By Andrew Ryan Aubuchon
It has been a difficult six months in Panama. For no one more so than the families of the nearly 2000 who have died from Covid-19. In a country that has maintained one of the world’s highest infection rates per capita, few have been spared the heart stopping experience of learning that a family member, friend, neighbor, or coworker has tested positive for Covid-19, and hundreds of thousands have suffered from a distance as a loved one battles against this horrible disease in isolation. Yet the outbreak of Covid-19 has brought to Panama more than just the health and economic crisis that it has reaped upon so many countries around the world – it has also strained the constitutional legitimacy of the country’s government.
Due to the unfortunate reality that unpredictable crises may arise, democratic constitutions often include mechanisms by which governments may suspend citizens’ rights on a temporary basis to protect public order, safety, and health. Panama’s Covid-19 outbreak provided a textbook example of a situation in which government may be justified in using its constitutionally delegated authority to summon emergency powers that restrict citizens’ liberties, as Panamanian President Laurentino “Nito” Cortizo began doing in March. Most saliently, Article 27 of the Constitution’s guarantee that “Every person may travel freely throughout the National territory and change domicile, or residence, without restrictions” has been denied through an ongoing lockdown that saw citizens confined to their homes for all but six hours per week for a period of nearly five months before being slightly loosened. As a result of this lockdown constitutional rights related to the use of their private property, to work and earn a salary, and to receive an education – among others – have also been severely restricted. Vitally, the process by which this could have legally occurred is expressly articulated for the purpose of protecting citizens’ rights in the long-term by maintaining democratic legitimacy during times of crisis and preventing arbitrary and abusive action by the State.
Article 55 of the Panamanian Constitution states that:
“In case of foreign war or internal disturbance that threatens peace or public order, all, or a part, of the Republic may be declared in a State of Emergency, and the guarantees of Articles 21, 22, 23, 26, 27, 29, 37, 38, and 44 of this Constitution, may be temporarily suspended, partially or totally. The State of Emergency and the suspension of Constitutional guarantees mentioned above shall be declared by the Executive Branch through a Decree, agreed upon in Cabinet Council. The Legislative Branch, in its own right, or at the request of the President of the Republic, shall take cognizance of the State of Emergency if it lasts longer than ten days, and confirm or revoke, totally or partially, the measures adopted by the Cabinet Council relative to said State of Emergency.”

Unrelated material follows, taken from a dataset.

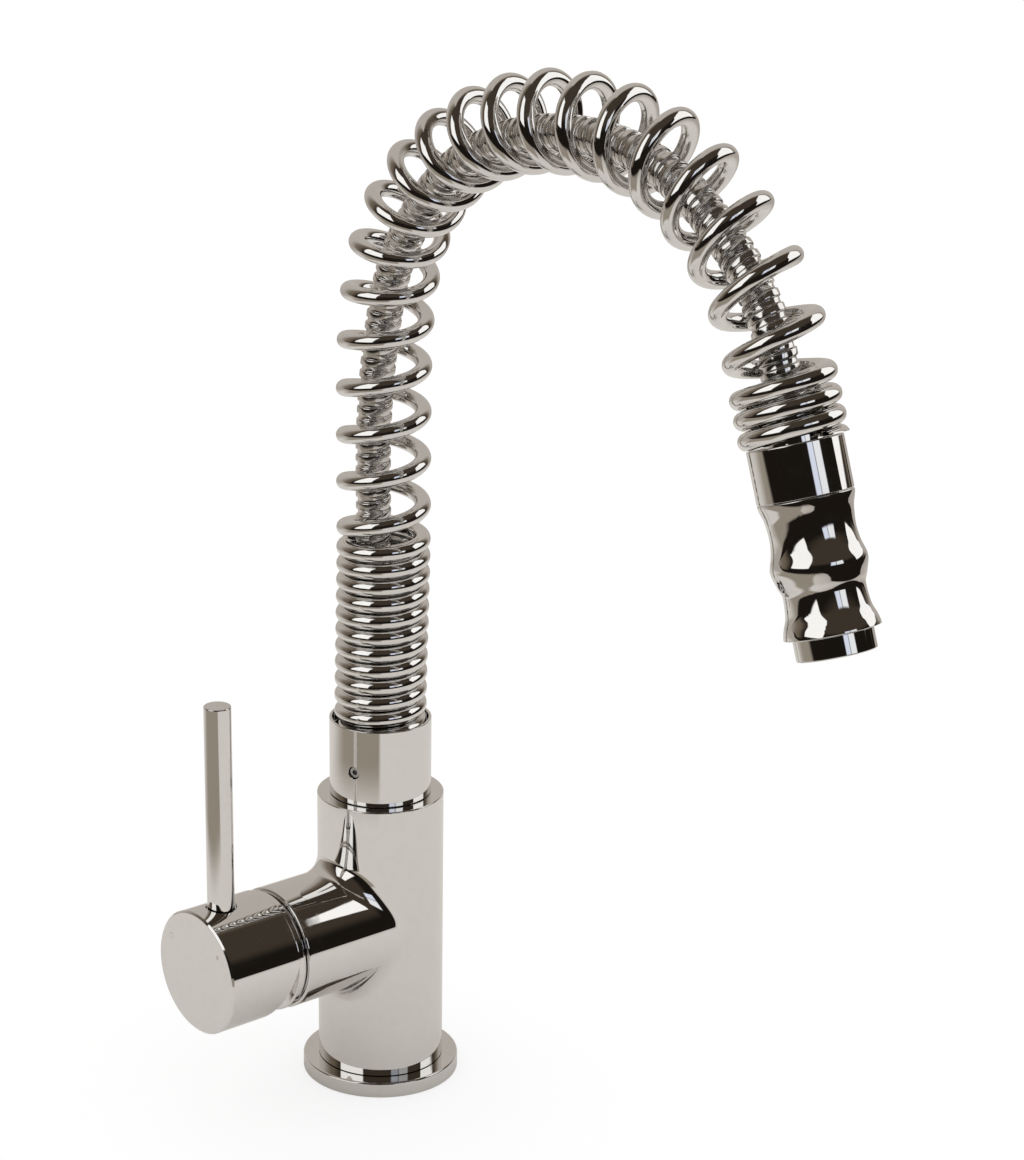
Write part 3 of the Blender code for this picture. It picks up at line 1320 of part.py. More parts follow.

Per Article 55, the government never met the requirements necessary to suspend constitutional guarantees. In place of the constitutionally mandated State of Emergency being issued by the Cabinet Council and being endorsed by the National Assembly, the government has relied exclusively on Cabinet Resolutions and Executive Decrees which included deceptive language invoking an emergency situation, but clearly do not possess the legal authority to suspend constitutional rights. Therefore, the government has continuously acted in an unconstitutional manner that constitutes an egregious abuse of power.
Adding to the distress is the history and nature of the political party of President Cortizo and a majority of the National Assembly – The Democratic Revolutionary Party (PRD). The PRD is what is known in political science literature as an authoritarian successor party, meaning that it emerged from a past authoritarian regime but has continued to operate after a transition to democracy. Following the 1989 U.S. invasion and a return to democracy, the party of Panama’s past dictators, the PRD, instituted internal democratic reforms and has since won multiple nationwide multi-party elections. It should be noted that the PRD’s nature as an authoritarian successor party does not in any way delegitimizes it from being a productive player in Panama’s democratic process. However, its authoritarian past naturally elicits increased concern in light of its ongoing constitutional abuses.
The government’s response to the Covid-19 crisis and the weakness of democratic institutions that it exposed should be deeply concerning to Panamanian civil society and international observers concerned with democracy and the rule of law. The government has failed to safeguard its constitutional legitimacy and the basic rights of all citizens. This situation can only be righted through the repeal of all previous unconstitutional resolutions and decrees and a reestablishment of the constitutional order. If a state of emergency is needed, it should be established through the constitutionally mandated channels as articulated in Article 55. While Panama’s current political backsliding may seem marginal compared to ongoing misgovernment throughout Central America, surely Panama can use Nicaragua, El Salvador, Honduras and Guatemala’s example of overreaching executive power and lawlessness as a model to avoid.
Andrew Ryan Aubuchon is a freelance writer based in Panama City, Panama. His writing has appeared in academic journals and newspapers across the globe.